Software turns English into synthesized Chinese almost instantly.
November 8, 2012

It could be the next best thing to learning a new language. Microsoft researchers have demonstrated software that translates spoken English into spoken Chinese almost instantly, while preserving the unique cadence of the speaker’s voice—a trick that could make conversation more effective and personal.

The first public demonstration was made by Rick Rashid, Microsoft’s chief research officer, on October 25 at an event in Tianjin, China. “I’m speaking in English and you’ll hear my words in Chinese in my own voice,” Rashid told the audience. The system works by recognizing a person’s words, quickly converting the text into properly ordered Chinese sentences, and then handing those over to speech synthesis software that has been trained to replicate the speaker’s voice.

Video recorded by audience members has been circulating on Chinese social media sites since the demonstration. Rashid presented the demonstration to an English-speaking audience in a blog post today that includes a video.

Microsoft first demonstrated technology that modifies synthesized speech to match a person’s voice earlier this year (see “Software Translates Your Voice Into Another Language”). But this system was only able to speak typed text. The software requires about an hour of training to be able to synthesize speech in a person’s voice, which it does by tweaking a stock text-to-speech model so it makes certain sounds in the same way the speaker does.

AT&T has previously shown a live translation system for Spanish and English (see “AT&T Wants to Put Your Voice in Charge of Apps”), and Google is known to have built its own experimental live translators. However, the prototypes developed by these companies do not have the ability to make synthesized speech match the sound of a person’s voice.

The Microsoft system is a demonstration of the company’s latest speech-recognition technology, which is based on learning software modeled on how networks of brain cells operate. In a blog post about the demonstration system, Rashid says that switching to that technology has allowed for the most significant jump in recognition accuracy in decades. “Rather than having one word in four or five incorrect, now the error rate is one word in seven or eight,” he wrote.

Microsoft is not alone in looking to neural networks to improve speech recognition. Google recently began using its own neural network-based technology in its voice recognition apps and services (see “Google Puts Its Virtual Brain Technology to Work”). Adopting this approach delivered between a 20 and a 25 percent improvement in word error rates, Google’s engineers say.

Rashid told MIT Technology Review by e-mail that he and the researchers at Microsoft Research Asia, in Beijing, have not yet used the system to have a conversation with anyone outside the company, but the public demonstration has provoked strong interest.
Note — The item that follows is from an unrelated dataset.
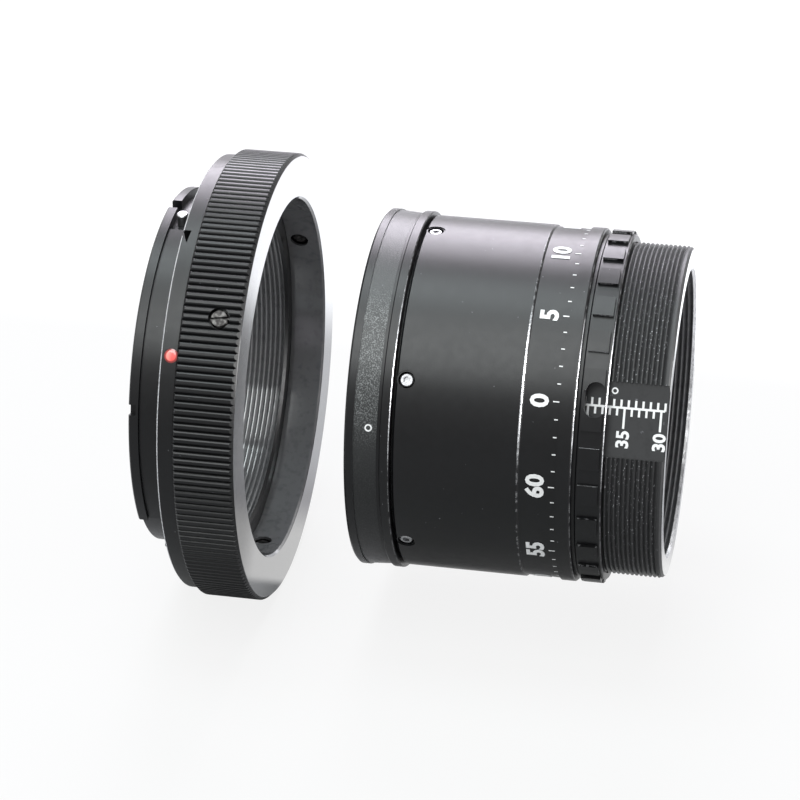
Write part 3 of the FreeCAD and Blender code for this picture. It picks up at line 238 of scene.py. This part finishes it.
class Finish:
    """One material: its shader and the nodes that feed it."""

    def __init__(self, name, colour, **shader_values):
        self.material = bpy.data.materials.new(name)
        self.material.use_nodes = True
        self.tree = self.material.node_tree
        self.shader = self.tree.nodes["Principled BSDF"]
        self.shader.inputs["Base Color"].default_value = (*colour, 1)
        for socket, amount in shader_values.items():
            self.shader.inputs[socket.replace("_", " ")].default_value = amount
        self.place = self.node("ShaderNodeTexCoord", {}, {}, "Object")

    def node(self, kind, settings, inputs, output=0):
        """Adds a node with its settings, then its sockets' values or links."""
        made = self.tree.nodes.new(kind)
        for setting, choice in settings.items():
            setattr(made, setting, choice)
        pairs = enumerate(inputs) if isinstance(inputs, (list, tuple)) else inputs.items()
        for socket, given in pairs:
            if isinstance(given, Number):
                self.tree.links.new(given.socket, made.inputs[socket])
            else:
                made.inputs[socket].default_value = given
        return Number(self, made.outputs[output])

    def feed(self, socket, number):
        """Links a result to one of the shader's sockets."""
        self.tree.links.new(number.socket, self.shader.inputs[socket])

    def coordinates(self):
        """The station along the axis and the radius, both in millimetres."""
        parts = self.node("ShaderNodeSeparateXYZ", {}, {0: self.place}, 0)
        splitter = parts.socket.node
        across, up = Number(self, splitter.outputs[1]), Number(self, splitter.outputs[2])
        self.across, self.up = across * (1 / MM), up * (1 / MM)
        return parts * (1 / MM), (across * across + up * up) ** 0.5 * (1 / MM)

    def step(self, number, low, high):
        """Rises smoothly from 0 to 1 between two values."""
        return self.node("ShaderNodeMapRange", {"interpolation_type": "SMOOTHSTEP"},
                         {"Value": number, "From Min": low, "From Max": high}, 0)

    def side(self, radius, turn, far, near):
        """1 within a few degrees of a turn round the axis, and 0 further off than another."""
        at = math.radians(turn)
        cosine = (self.up * math.sin(at) - self.across * math.cos(at)) * radius ** -1.0
        return self.step(cosine, math.cos(math.radians(far)), math.cos(math.radians(near)))

    def noise(self, cells_per_mm, detail):
        """Even grain in space."""
        return self.node("ShaderNodeTexNoise", {}, {
            "Vector": self.place, "Scale": cells_per_mm / MM, "Detail": detail,
            "Roughness": 0.5}, "Fac")

    def turning(self, station, radius, lines_per_mm):
        """Fine rings round the axis, as a lathe's tool leaves them."""
        along = self.node("ShaderNodeCombineXYZ", {}, [station, radius, 0.0])
        return self.node("ShaderNodeTexNoise", {"noise_dimensions": "2D"}, {
            "Vector": along, "Scale": lines_per_mm, "Detail": 1.0}, "Fac")

    def specks(self, cells_per_mm, reach):
        """Sparse small specks: 1 on a speck and 0 elsewhere."""
        cells = self.node("ShaderNodeTexVoronoi", {}, {
            "Vector": self.place, "Scale": cells_per_mm / MM}, "Distance")
        return cells < reach

    def bands(self, station, radius, edges):
        """1 where a surface lies in one of the boxes of stations and radii, and 0 elsewhere."""
        total = None
        for low_x, high_x, low_r, high_r in edges:
            inside = abs(station - (low_x + high_x) / 2) < (high_x - low_x) / 2
            inside = inside * (abs(radius - (low_r + high_r) / 2) < (high_r - low_r) / 2)
            total = inside if total is None else total + inside
        return total

    def mix(self, factor, first, second):
        """A colour between two colours."""
        return self.node("ShaderNodeMix", {"data_type": "RGBA"},
                         {0: factor, 6: first, 7: second}, 2)

    def bump(self, height, depth_mm):
        """Raises the surface by a height pattern."""
        bumped = self.node("ShaderNodeBump", {}, {
            "Strength": 1.0, "Distance": depth_mm * MM, "Height": height}, 0)
        self.feed("Normal", bumped)

    def give_to(self, *pieces):
        """Makes this the only material of each piece."""
        for piece in pieces:
            piece.data.materials.clear()
            piece.data.materials.append(self.material)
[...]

“What I’ve seen is some combination of excitement, astonishment, and optimism about the future that the technology could bring,” he says.

Rashid says the system is far from perfect, but notes that it is good enough to allow communication where none would otherwise be possible. Engineers working on the neural network-based approach at Microsoft and Google are optimistic they can wring much more power out of the technique, since it is only just being deployed.

“We don’t yet know the limits on accuracy of this technology—it is really too new,” says Rashid. “As we continue to ’train’ the system with more data, it appears to do better and better.”